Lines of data
□ □ □ □
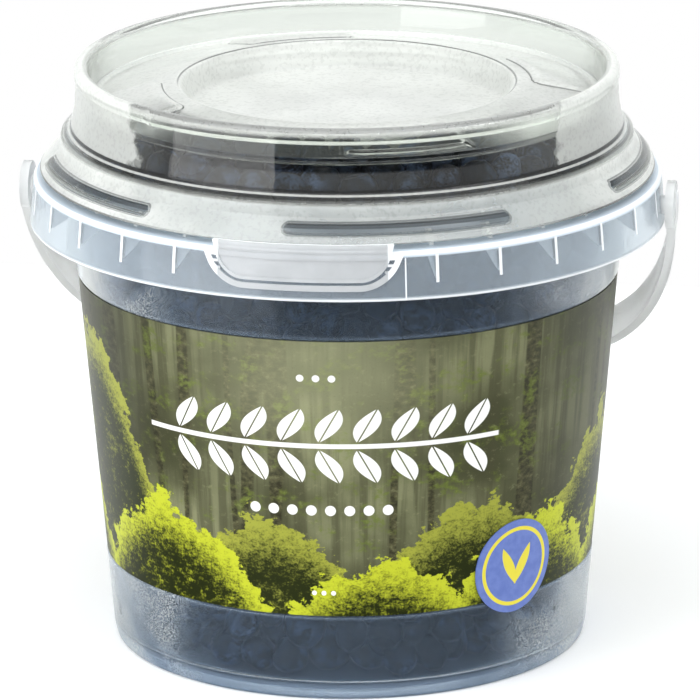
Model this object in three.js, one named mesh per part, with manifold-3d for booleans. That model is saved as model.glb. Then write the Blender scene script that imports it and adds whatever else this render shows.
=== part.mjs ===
import * as THREE from 'three';
import { mergeVertices } from 'three/addons/utils/BufferGeometryUtils.js';
import Module from 'manifold-3d';

// Lidded pail of wild blueberries: a tapered pail with a tamper collar and a tear tab, a clear domed
// lid pressed over its rim, a heap of berries that fills it, a wrap label, a badge and a strap handle.
// Millimetres, +Z up, the origin at the centre of the foot. The tear tab faces -Y, the handle pivots on X.

const wasm = await Module();
wasm.setup();

// Driving dimensions
const footRadius = 41.0;
const taper = 0.0868;             // wall radius gained for each millimetre of height
const labelBottom = 15.1;
const labelTop = 65.8;
const flangeTop = 82.9;
const flangeThickness = 0.9;
const collarRadius = 55.0;        // at the collar's lower edge, the widest line of the pail
const collarBottom = 74.6;
const collarThickness = 0.9;
const rimRadius = 48.3;
const rimTop = 89.2;
const wallThickness = 1.0;
const lidTop = 102.0;
const lidThickness = 0.8;
const lidRingRadius = 46.8;
const shelfRadius = 43.6;
const recessRadius = 29.0;
const recessFloor = 93.9;
const skirtRadius = 53.2;
const skirtBottom = 84.1;
const pivotHeight = 78.2;
const strapWidth = 7.0;
const strapHalfSpan = 56.4;       // from the pivot's centre plane to the strap, along X
const strapReach = 61.0;          // from the pivot axis to the middle of the strap
const strapHangDeg = 36;          // below the horizontal, at the middle, where it rests on the wall
const strapRootHangDeg = 56;      // below the horizontal, at the pivots
const gap = 0.3;                  // left between pieces that touch

// Sides of the turned parts
const turnSegments = 60;
const lidSegments = 48;

const wallRadiusAt = (z) => footRadius + 1.6 + taper * (z - labelBottom);

// Solids and booleans

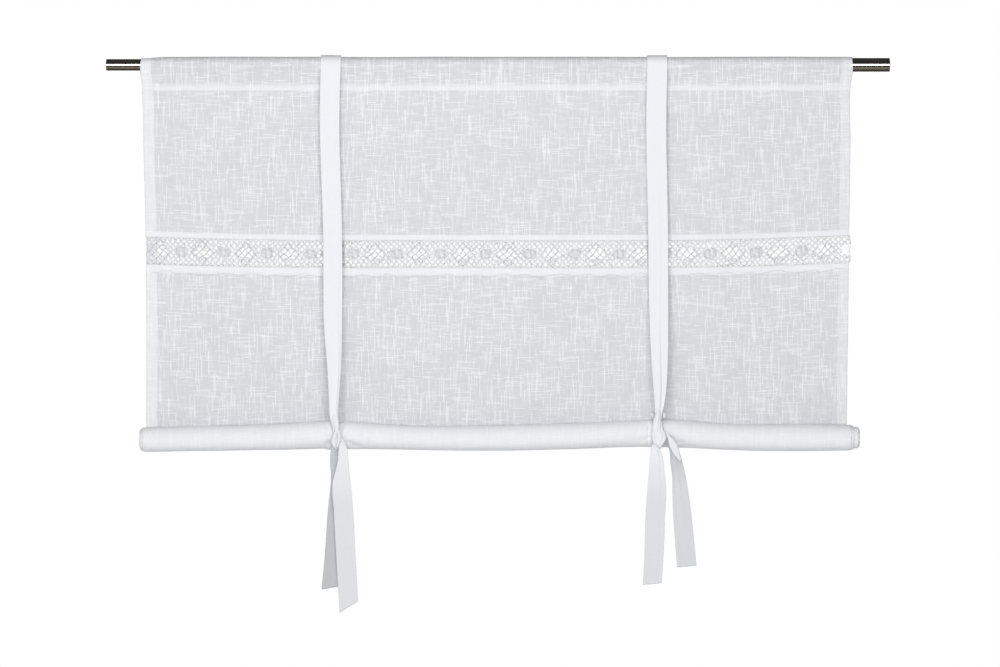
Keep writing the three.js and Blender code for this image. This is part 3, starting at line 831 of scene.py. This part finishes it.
def groundRun(start, way, first, last, fold):
    # One diagonal of the ground between two rows: two threads that twist once between crossings
    t = np.linspace(first, last, (last - first) * 6 + 1)
    x = repeatPlace((start + way * t) / lace["columns"])
    up = (t / lace["rows"] * 2 - 1) * (blind["laceHalf"] - 0.2 * mm)
    crossed = way * 0.42 * mm * np.cos(math.pi * t)
    runs = []
    for side in (-lace["pairHalf"], lace["pairHalf"]):
        swing, lift = side * np.cos(tau * t + 0.4), side * np.sin(tau * t + 0.4) + crossed
        runs.append(onLace(x - way * lace["across"] * swing, up + lace["upward"] * swing, lift - fold))
    return runs


def groundLines(way, low, high, radius, fold=0.0):
    # The ground's diagonals one way from low to high, open at windows and ovals. fold is how far behind they lie:
    # the end that is folded back has the diagonals between those of the front, and no openings.
    threads = []
    starts = range(math.floor(repeatAt(low) * lace["columns"]) - 12, math.ceil(repeatAt(high) * lace["columns"]) + 13)
    for start in [s for s in starts if s % 2 == (fold > 0)]:
        t = np.arange(lace["rows"]) + 0.5
        x = repeatPlace((start + way * t) / lace["columns"])
        up = (t / lace["rows"] * 2 - 1) * blind["laceHalf"]
        kept = (x > low) & (x < high)
        if not fold:
            kept &= ~inWindow(x, up, lace["windowReach"]) & ~inOval(x, up, 0.93)
        edges = np.flatnonzero(np.diff(np.concatenate([[0], kept.astype(int), [0]])))
        for first, last in edges.reshape(-1, 2):
            threads += [(path, radius, 0.0) for path in groundRun(start, way, first, last, fold)]
    return threads


def windowLines():
    # Four lines each way across every window: the outer two are its frame, the inner two cross it as thin pairs.
    # Short dark threads over some of their crossings are painted shade, for the shadowed gaps there.
    threads = []
    wide, high = lace["windowPitch"]
    lines = lace["windowLines"]
    rng = np.random.default_rng(67)
    t = np.linspace(lines[0], lines[-1], 19)
    for number in repeatsBetween(12 * mm, 0):
        for way, line in [(way, line) for way in (-1, 1) for line in lines]:
            isInner = abs(line) < 1
            cord = lace["inner" if isInner else "frame"]
            radius = cord["radius"] * (0.72 if isInner and way > 0 else 1.0)
            reach = t * cord["reach"]
            x = repeatPlace(number) + way * (reach + line) * wide / 2
            up = (reach - line) * high / 2
            for side in (-cord["gap"], cord["gap"]):
                swing, lift = side * np.cos(tau * reach * cord["twists"]), side * np.sin(tau * reach * cord["twists"])
                lift = lift + way * 0.3 * mm * np.cos(math.pi * (reach + line))
                path = onLace(x - way * 0.7 * swing, up + 0.7 * swing, lift)
                # The inner lines one way are darker: painted shade, standing in for the shade on those thin pairs
                threads.append((path, radius, 0.5 if isInner and way > 0 else 0.1))
        for a, b in [(a, b) for a in lines for b in lines if rng.random() < lace["paintedShadeDots"]]:
            reach = np.linspace(-0.7, 0.7, 4) * mm
            x = repeatPlace(number) + (a + b) * wide / 2 + reach
            up = (a - b) * high / 2 + reach * rng.choice([-0.9, 0.9])
            threads.append((onLace(x, up, 1.3 * mm), 0.62 * mm, rng.uniform(0.5, 1.0)))
    return threads


def clothwork():
    # Domed ovals of closely worked clothwork between the windows, their threads raised as ribs both ways
    numbers = repeatsBetween(6 * mm, lace["ovalPlace"])
    turn = np.linspace(0, tau, 61)[None, :-1]
    reach = np.linspace(0.02, 1, 15)[:, None]
    shape = (len(numbers), reach.size, turn.size)
    pinched = reach * (1 + 0.10 * np.cos(2 * turn) - 0.05 * np.cos(4 * turn))
    a, b = pinched * lace["oval"][0] * np.cos(turn), pinched * lace["oval"][1] * np.sin(turn)
    ribs = 0.34 * mm * np.cos((a + b) / (0.62 * mm)) * np.cos((a - b) / (0.62 * mm)) * (reach < 0.96)
    dome = 0.9 * mm * (1 - reach ** 2) + ribs + 0.3 * mm
    points = np.concatenate([onLace(repeatPlace(number) + a, b, dome) for number in numbers])
    mesh = bpy.data.meshes.new("lace_clothwork")
    fillMesh(mesh, points.reshape(-1, 3), squares(joined(np.arange(math.prod(shape)).reshape(shape))))
    mottled = ripples(63, 8, 0.0016, 0.008)(points[..., 0], points[..., 2]).reshape(shape)
    # The ovals are darker than the net: partly the clothwork's own tone at random, partly painted shade, most at the
    # rims
    rim = 0.11 * smoothStep((reach - 0.35) / 0.6)
    keepValues(mesh, "toneAndPaintedShade", np.clip(0.29 + rim + 0.22 * mottled, 0.05, 0.6))
    return thicken(asPiece(mesh, thread), 0.5 * mm)


def footside():
    # Straight strands along both edges and at both ends, dark specks and dark edge stitches: both painted shade
    half, radius = blind["laceHalf"], lace["edgeRadius"]
    x = np.arange(lace["left"], lace["right"], 2.5 * mm)
    paths = [onLace(x, side * (half - 0.4 * mm) + 0.16 * mm * np.sin(x / (1.9 * mm)),
                    0.35 * mm * np.sin(x / (2.5 * mm)))
             for side in (-1, 1)]
    up = np.linspace(-1, 1, 41) * half
    left, right = lace["left"], lace["right"]
    for place, out in ((left + 0.3 * mm, 0.0), (left + 1.1 * mm, -0.9), (left + 14.2 * mm, -0.9),
                       (right - 0.4 * mm, 0.0), (right - 1.5 * mm, 0.0)):
        paths.append(onLace(place + 0 * up, up, out * mm))
    threads = [(path, radius, 0.1) for path in paths]
    rng = np.random.default_rng(68)
    # Specks: short dark threads strewn over the net, painted shade for the shadowed gaps between its threads
    count = lace["specks"]
    specks = (rng.uniform(lace["left"], lace["right"], count), rng.uniform(-0.93, 0.93, count),
              rng.choice([-1, 1], count), rng.uniform(0.2, 0.85, count))
    reach = np.linspace(-0.6, 0.6, 4) * mm
    for place, height, way, shade in zip(*specks):
        threads.append((onLace(place + reach, height * half + way * reach, 1.25 * mm), 0.48 * mm, shade))
    # Painted shade: the edge stitches are much darker than thread, for the small shadowed holes along the seams
    for side, pitch, shade, wide in ((-1, lace["stitchPitch"], 1.0, 1.3), (1, lace["stitchPitch"] * 0.7, 0.45, 0.7)):
        reach = np.linspace(-wide, wide, 4) * mm
        for start in np.arange(lace["left"] + 3 * mm, lace["right"] - 3 * mm, pitch):
            path = onLace(start + reach, side * (half - 0.9 * mm) + 0 * reach, 1.2 * mm)
            threads.append((path, radius, shade * (0.55 + 0.45 * math.sin(start / (41 * mm)))))
    return threads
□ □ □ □
GOAL >>
Write out exactly the lines running from the line containing "Keep writing the" to the line containing "return runs", with both of those lines included.

RESULT OF THIS TASK >>
Keep writing the three.js and Blender code for this image. This is part 3, starting at line 831 of scene.py. This part finishes it.
def groundRun(start, way, first, last, fold):
    # One diagonal of the ground between two rows: two threads that twist once between crossings
    t = np.linspace(first, last, (last - first) * 6 + 1)
    x = repeatPlace((start + way * t) / lace["columns"])
    up = (t / lace["rows"] * 2 - 1) * (blind["laceHalf"] - 0.2 * mm)
    crossed = way * 0.42 * mm * np.cos(math.pi * t)
    runs = []
    for side in (-lace["pairHalf"], lace["pairHalf"]):
        swing, lift = side * np.cos(tau * t + 0.4), side * np.sin(tau * t + 0.4) + crossed
        runs.append(onLace(x - way * lace["across"] * swing, up + lace["upward"] * swing, lift - fold))
    return runs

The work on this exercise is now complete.